Palavras-chave: Coisa julgada. Relação jurídica de trato não sucessivo. Matéria tributária. Orientação administrativa posterior.

1 INTRODUÇÃO

                        A problemática do presente artigo diz respeito à seguinte questão: tendo em vista a existência de orientação administrativa da Procuradoria-Geral da Fazenda Nacional – PGFN e da Advocacia-Geral da União – AGU que, em tese, seja favorável ao contribuinte, deve ou não haver a subsistência de coisa julgada material em favor da União, em uma relação jurídico-tributária de trato não sucessivo, que se formou anteriormente à determinada orientação?

2 COISA JULGADA: GARANTIA CONSTITUCIONAL[i]

                        Apesar da literalidade do art. 467[ii] do Código de Processo Civil, existem na doutrina três correntes quanto à natureza jurídica da coisa julgada, a saber: i) a coisa julgada é efeito da sentença; ii) a coisa julgada é a qualidade dos efeitos da sentença, ou seja, sua imutabilidade; iii) a coisa julgada é uma situação jurídica do conteúdo da sentença.

                        A crítica que se faz à primeira corrente é que a imutabilidade da sentença não lhe é conatural, considerando que somente ocorre quando o referido ato judicial não mais se sujeita a recurso, sendo esse um critério de escolha política do legislador.

                        Também não se pode sustentar, com coerência, que a coisa julgada é a qualidade de imutabilidade dos efeitos da sentença, uma vez que esses efeitos podem cessar, como na hipótese em que são modificados por vontade das partes, como na renúncia a um direito nela reconhecido, por exemplo.

                        Entendo que a terceira corrente, defendida por Barbosa Moreira, é a que compreende a coisa julgada com maior propriedade.

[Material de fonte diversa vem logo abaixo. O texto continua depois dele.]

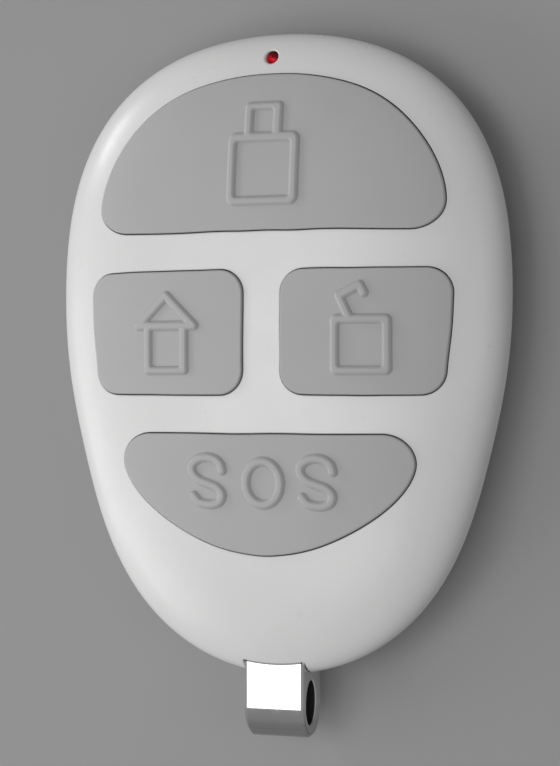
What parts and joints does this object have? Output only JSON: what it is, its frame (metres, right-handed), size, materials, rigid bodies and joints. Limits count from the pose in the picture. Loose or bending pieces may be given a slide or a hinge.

Como os efeitos da sentença podem ser modificados ao longo do tempo, é evidente que a coisa julgada acoberta, na verdade, o conteúdo do ato judicial.

                        Desse modo, é perfeitamente possível que os efeitos de uma decisão judicial acobertada pela coisa soberanamente julgada (aquela que se forma pelo transcurso do prazo decadencial da ação rescisória) cessem, de modo a ensejar um novo regime jurídico entre as partes envolvidas acerca de determinado objeto. Assim sendo, a cessação ou modificação desses efeitos podem advir: i) das alterações fático-jurídicas em relações de trato sucessivo; ii) de ato unilateral ou bilateral das partes envolvidas (renúncia ou novação, por exemplo); e iii) retroação dos efeitos da lei.

                        No entanto, como a problemática envolve relações de trato não sucessivo, de pronto já é possível descartar a análise da questão sob a ótica das alterações fático-jurídicas em relações continuativas, restando, portanto, duas possibilidades de cessação dos efeitos da coisa julgada: ato unilateral ou bilateral das partes envolvidas; e retroação dos efeitos da lei.

                        Em relação à primeira possibilidade remanescente, sabe-se que os bens e direitos titularizados pela entidade pública são indisponíveis, não sendo, em regra, admitida a transação. Há, contudo, exceções. A Lei nº 9.469, de 10 de julho de 1997, autoriza a realização de acordos pelos membros da Advocacia-Geral da União, desde que previamente autorizados pelas autoridades que menciona, entre elas o Advogado-Geral da União.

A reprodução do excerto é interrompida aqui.